Padbury


Padbury is a village and also a civil parish within Aylesbury Vale district in Buckinghamshire, England. It is located on the A413 main road that links Buckingham with Winslow.

History

The village name is Old English in origin, and means 'Padda's fortress'. In the Domesday Book of 1086 the village was recorded as Pateberie. The Manor of Padbury was exchanged, around the time of the Norman Conquest, for the Manor of Iver between Robert Doyley and Robert Clarenbold of the Marsh.
The village had the distinction in Domesday as being one of the few villages in the country still owned by a native rather than a Norman family.

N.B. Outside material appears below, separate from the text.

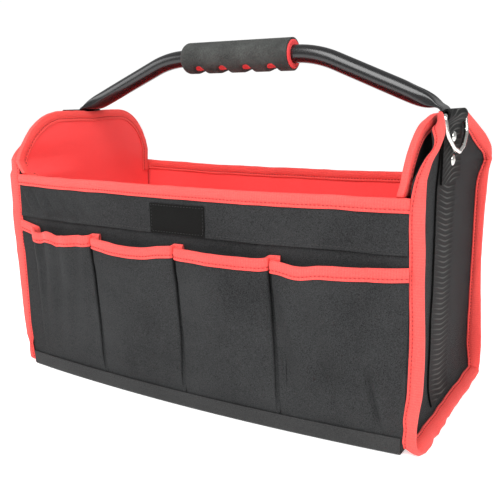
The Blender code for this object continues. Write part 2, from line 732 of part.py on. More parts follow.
def inner_outline():
    """Half of an inner end panel's outline from its foot to the middle of its top, as (y, z)."""
    tape_face = INNER_FACE + BINDING
    half = wall_y(tape_face) - WALL_STACK - BINDING - SEAT_GAP - BINDING
    start = math.degrees(math.asin((INNER_SLANT_TOP - INNER_TOP + INNER_CORNER) / INNER_CORNER))
    bend = arc((INNER_CORNER_Y, INNER_TOP - INNER_CORNER), INNER_CORNER, start, 90, 7)
    return [(half, FLOOR), (half, INNER_TAPE_FOOT), (half, INNER_SHOULDER)] + bend


def build_inner_end(end, word):
    """The inner end panel in three layers, and the tape over its edge above the walls."""
    right = inner_outline()
    outline = right + [(-y, z) for y, z in reversed(right)]
    layers = (("panel", "cloth", CLOTH), ("board", "board", BOARD), ("lining", "lining", LINING))
    x = INNER_FACE
    for layer, look, depth in layers:
        plate(f"{word}_inner_end_{layer}", look, outline, end * x, end * (x - depth))
        x -= depth + SEAT_GAP
    line = outline[1:-1]
    section = tape_section(-WALL_STACK, 0, 0, BINDING - TAPE_WIDTH)
    rings = []
    for (y, z), (out_y, out_z) in zip(line, mitres(line)):
        rings.append([
            Vector((end * (INNER_FACE + across), y - out_y * along, z - out_z * along))
            for across, along in section
        ])
    loft(word + "_inner_end_binding", "tape", rings)


def rivet_hole(end, word, number, height, owner):
    """A cutter for one rivet's clearance hole, long enough for every layer it passes."""
    start = Vector((end * (LEG_FACE - 3 * LEG_THICKNESS), 0, height))
    stop = Vector((end * (BAR_CENTRE + 2 * WEB_BEND), 0, height))
    return rod(f"{word}_{owner}_hole_tool_{number}", RIVET_RADIUS + SEAT_GAP, start, stop, 16)


def build_strap(end, word):
    """One length of webbing: up the end panel, round the ring's bar and back down to its tail."""
    heights = [WEB_FOOT, LOW_HEIGHTS[1], FLARE_HEIGHT, RING_HEIGHT]
    face = [(END_FACE + FLARE * flare(z), z) for z in heights]
    middle = SEAT_GAP + WEB_THICKNESS / 2
    line = [(x - across * middle, z - up * middle) for (x, z), (across, up) in zip(face, mitres(face))]
    line = line[:-1] + arc((BAR_CENTRE, RING_HEIGHT), WEB_BEND, 180, -FOLD_PAST_ANGLE, 9)
    line += [(FRONT_PLY, WEB_JOIN), (FRONT_PLY, WEB_TAIL)]
    steps = mitres(line)

    def surface(offset):
        def place(index, y):
            (x, z), (across, up) = line[index], steps[index]
            return Vector((end * (x + across * offset), y, z + up * offset))
        return place

    half = WEB_WIDTH / 2
    strap = sheet(word + "_end_strap", "webbing", range(len(line)), [-half, half],
                  surface(WEB_THICKNESS / 2), surface(-WEB_THICKNESS / 2))
    for number, height in enumerate(RIVET_HEIGHTS):
        boolean(strap, rivet_hole(end, word, number, height, "strap"), "DIFFERENCE")


def build_ring(end, word):
    """A bent-wire ring with a straight bar, short sides and a blunt point, leaning on the strap."""
    corners = [
        (-RING_HALF_WIDTH, 0), (RING_HALF_WIDTH, 0), (RING_SIDE_TOE, RING_SHOULDER),
        (0, RING_POINT), (-RING_SIDE_TOE, RING_SHOULDER),
    ]
    radii = [RING_CORNER, RING_CORNER, RING_CORNER, RING_POINT_ROUND, RING_CORNER]
    path = rounded(corners, radii, 4)
    clear = FRONT_PLY + WEB_THICKNESS / 2 + SEAT_GAP + RING_WIRE - BAR_CENTRE
    lean = math.asin(clear / RING_SHOULDER)
    steps = mitres([(p.x, p.y) for p in path], closed=True)
    rings = []
    for point, step in zip(path, steps):
        away = Vector(step).normalized()
        ring = []
        for k in range(10):
            angle = math.tau * k / 10
            flat = point + away * (RING_WIRE * math.cos(angle))
            out = RING_WIRE * math.sin(angle)
            x = math.sin(lean) * flat.y + math.cos(lean) * out
            z = math.sin(lean) * out - math.cos(lean) * flat.y
            ring.append(Vector((end * x, flat.x, z)))
        rings.append(ring)
    loft(word + "_ring", "nickel", rings, 60, cyclic=True, place=(end * BAR_CENTRE, 0, RING_HEIGHT))


def build_rivets(end, word):
    """Two rivets through the strap, the end panel and the handle's flattened leg."""
    face = FRONT_PLY + WEB_THICKNESS / 2 + SEAT_GAP
    back = LEG_FACE - LEG_THICKNESS - SEAT_GAP
    dome = [
        (face + RIVET_HEAD * math.cos(math.radians(a)), RIVET_HEAD_RADIUS * math.sin(math.radians(a)))
        for a in (0, 30, 60, 90)
    ]
    dome[0] = (face + RIVET_HEAD, 0)
    profile = dome + [
        (face, RIVET_RADIUS), (back, RIVET_RADIUS), (back, SET_HEAD_RADIUS),
        (back - SET_HEAD, SET_HEAD_RADIUS), (back - SET_HEAD, 0),
    ]
    profile = [(end * x, radius) for x, radius in profile]
    for place, height in zip(("upper", "lower"), RIVET_HEIGHTS):
        lathe(f"{word}_{place}_rivet", "nickel", profile, height, 16, 35)


def tube_path():
    """The right half of the handle's middle line, as (x, z, heading below level) from the centre."""
    slope = math.radians(TUBE_SLOPE_ANGLE)
    path = [(0.0, TUBE_HEIGHT, 0.0), (TUBE_FLAT_HALF / 2, TUBE_HEIGHT, 0.0)]
    for k in range(7):
        turn = slope * k / 6
        path.append((TUBE_FLAT_HALF + TUBE_BEND * math.sin(turn),
                     TUBE_HEIGHT - TUBE_BEND * (1.0 - math.cos(turn)), turn))
    x, z, _ = path[-1]
    bend_start = LEG_CENTRE - LEG_BEND * (1.0 - math.sin(slope))
    for k in range(1, 12):
        share = k / 12
        here = x + (bend_start - x) * share ** 0.6
        path.append((here, z - (here - x) * math.tan(slope), slope))
    centre_x = LEG_CENTRE - LEG_BEND
    centre_z = z - (bend_start - x) * math.tan(slope) - LEG_BEND * math.cos(slope)
    for k in range(6):
        turn = slope + (math.pi / 2 - slope) * k / 5
        path.append((centre_x + LEG_BEND * math.sin(turn), centre_z + LEG_BEND * math.cos(turn), turn))
    path.append((LEG_CENTRE, LEG_FOOT, math.pi / 2))
    return path


def tube_ring(x, z, heading, end):
    """The handle's section at one station: round along the top, pressed flat at the leg."""
    press = min(max((x - TAPER_START) / (TAPER_END - TAPER_START), 0.0), 1.0)
    half_width = TUBE_RADIUS + (LEG_WIDTH / 2 - TUBE_RADIUS) * press ** 3
    half_depth = TUBE_RADIUS + (LEG_THICKNESS / 2 - TUBE_RADIUS) * press ** 4
    square = 2.0 / (2.0 + 5.0 * press ** 4)
    ring = []
    for k in range(20):
        angle = math.tau * (k + 0.5) / 20
        c, s = math.cos(angle), math.sin(angle)
        y = half_width * math.copysign(abs(c) ** square, c)
        up = half_depth * math.copysign(abs(s) ** square, s)
        ring.append(Vector((end * (x + math.sin(heading) * up), y, z + math.cos(heading) * up)))
    return ring


def build_handle():
    """The bent tube, pressed flat at both ends, and the two-part foam grip on its middle."""
    path = tube_path()
    rings = [tube_ring(*station, -1) for station in reversed(path[1:])]
    rings += [tube_ring(*station, 1) for station in path]
    tube = loft("handle_tube", "tube", rings, 40)
    for end, word in ((-1, "left"), (1, "right")):
        for number, height in enumerate(RIVET_HEIGHTS):
            boolean(tube, rivet_hole(end, word, number, height, "leg"), "DIFFERENCE")
    first = GRIP_SHIFT - GRIP_LENGTH / 2
    last = GRIP_SHIFT + GRIP_LENGTH / 2
    bore = TUBE_RADIUS + SEAT_GAP
    seat = LINER_RADIUS + SEAT_GAP
    shell_end = last - GRIP_LIP
    inner_start = first + GRIP_ROUND
    turned = arc((first + GRIP_ROUND, GRIP_RADIUS - GRIP_ROUND), GRIP_ROUND, 180, 90, 5)
    foam = [(inner_start, bore), (first, bore)] + turned + [
        (shell_end, GRIP_RADIUS), (shell_end, seat), (inner_start, seat),
    ]
    lip = shell_end + SEAT_GAP
    liner = [
        (inner_start + SEAT_GAP, bore), (inner_start + SEAT_GAP, LINER_RADIUS), (lip, LINER_RADIUS),
        (lip, GRIP_LIP_RADIUS), (last - LIP_CHAMFER, GRIP_LIP_RADIUS),
        (last, GRIP_LIP_RADIUS - LIP_CHAMFER), (last, bore),
    ]
    shell = lathe("grip_foam", "foam", foam, TUBE_HEIGHT, 32, 35)
    core = lathe("grip_liner", "liner", liner, TUBE_HEIGHT, 32, 35)
    tilt = math.radians(NOTCH_TILT_ANGLE)
    sink = NOTCH_FLOOR + NOTCH_RADIUS
    middle_y, middle_z = -math.sin(tilt) * sink, TUBE_HEIGHT - math.cos(tilt) * sink
    across = Vector((0, math.cos(tilt), -math.sin(tilt))) * (2 * GRIP_RADIUS)
    for k in range(4):
        middle = Vector((GRIP_SHIFT + NOTCH_PITCH * (k - 1.5), middle_y, middle_z))
        for owner, body in (("foam", shell), ("liner", core)):
            notch = rod(f"{owner}_notch_tool_{k}", NOTCH_RADIUS, middle - across, middle + across, 40)
            boolean(body, notch, "DIFFERENCE")


for old in list(bpy.data.objects):
    bpy.data.objects.remove(old, do_unlink=True)

build_base()
for wall_side, wall_word in ((-1, "front"), (1, "back")):
    build_wall(wall_side, wall_word)
    build_pockets(wall_side, wall_word)
build_label()
for end_side, end_word in ((-1, "left"), (1, "right")):
    build_outer_end(end_side, end_word)
    build_inner_end(end_side, end_word)
    build_strap(end_side, end_word)
    build_ring(end_side, end_word)
    build_rivets(end_side, end_word)
build_handle()
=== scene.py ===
import math

import bmesh
import bpy
from mathutils import Matrix, Vector, noise


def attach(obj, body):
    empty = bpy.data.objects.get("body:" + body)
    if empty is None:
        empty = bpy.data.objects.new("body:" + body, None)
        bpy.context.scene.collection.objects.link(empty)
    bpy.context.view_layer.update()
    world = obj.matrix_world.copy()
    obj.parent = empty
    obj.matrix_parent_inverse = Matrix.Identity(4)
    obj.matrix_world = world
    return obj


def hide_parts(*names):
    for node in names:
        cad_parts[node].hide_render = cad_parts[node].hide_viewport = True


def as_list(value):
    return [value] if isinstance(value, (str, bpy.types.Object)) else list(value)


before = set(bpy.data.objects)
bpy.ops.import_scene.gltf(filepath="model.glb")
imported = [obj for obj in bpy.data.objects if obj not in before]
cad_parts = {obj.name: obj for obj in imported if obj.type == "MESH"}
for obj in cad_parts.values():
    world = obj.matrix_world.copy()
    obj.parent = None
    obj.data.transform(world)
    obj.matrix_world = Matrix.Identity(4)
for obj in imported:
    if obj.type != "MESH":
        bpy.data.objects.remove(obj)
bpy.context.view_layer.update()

# Camera: stands in front of the bag and to its right, a little above it, as in the photograph.
# A 50 mm view; the bag fills the square frame.
AZIMUTH, ELEVATION, ROLL = (math.radians(angle) for angle in (30.891, 12.332, -0.7055))
AIM_HEIGHT = 0.15
EYE_BACK, EYE_RIGHT, EYE_UP = 0.6848, 0.0082, -0.0268


def added(name, data):
    """A new object in the scene."""
    obj = bpy.data.objects.new(name, data)
    bpy.context.scene.collection.objects.link(obj)
    return obj


def placed(x, y, z, centre):
    """The matrix whose columns are three axes and a place."""
    return Matrix([(x[k], y[k], z[k], centre[k]) for k in range(3)] + [(0, 0, 0, 1)])


ahead, rise = math.cos(ELEVATION), math.sin(ELEVATION)
back = Vector((math.sin(AZIMUTH) * ahead, -math.cos(AZIMUTH) * ahead, rise))
level = (-back).cross(Vector((0, 0, 1))).normalized()
upright = level.cross(-back)
right = level * math.cos(ROLL) + upright * math.sin(ROLL)
up = upright * math.cos(ROLL) - level * math.sin(ROLL)
eye = Vector((0, 0, AIM_HEIGHT)) + back * EYE_BACK + right * EYE_RIGHT + up * EYE_UP
camera = added("camera", bpy.data.cameras.new("camera"))
camera.data.lens = 50.23
camera.data.sensor_width = 36.0
camera.data.clip_start = 0.01
camera.matrix_world = placed(right, up, back, eye)
bpy.context.scene.camera = camera
bpy.context.scene.view_settings.view_transform = "Standard"

# Studio: a pale sweep for a floor, a white room all round, and soft boxes over the front, to the right
# and to the left, which give the tube its long pale highlight.
ROOM_LIGHT = 0.42
ROOM_SEEN_MORE = 0.60
FLOOR_DROP = 0.0006
LAMP_AIM = Vector((0, 0, 0.12))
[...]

It remained in this family until 1442 when it was sold to All Souls College, Oxford.
During the English Civil War Padbury was the site of a skirmish between the Royalist and Parliamentarian forces. The Royalists won on this occasion, and the burial of eight Parliamentarian soldiers is recorded in the village's burial register for July 2, 1643.
In December 2014 a hoard of 5,251½ coins from the late Anglo Saxon period was found in a field at Lenborough near Padbury by metal detectorists, and included what would have been originally mint condition specimens. Examples depicted the heads of the Kings Æthelred the Unready and Cnut the Great and had originally been deposited within a lead container; they were sent to the British Museum for evaluation and conservation.

Education

Padbury Church of England School is a mixed Church of England primary school. It is a voluntary controlled school, which takes children from the age of four through to the age of eleven. The school has approximately 100 pupils.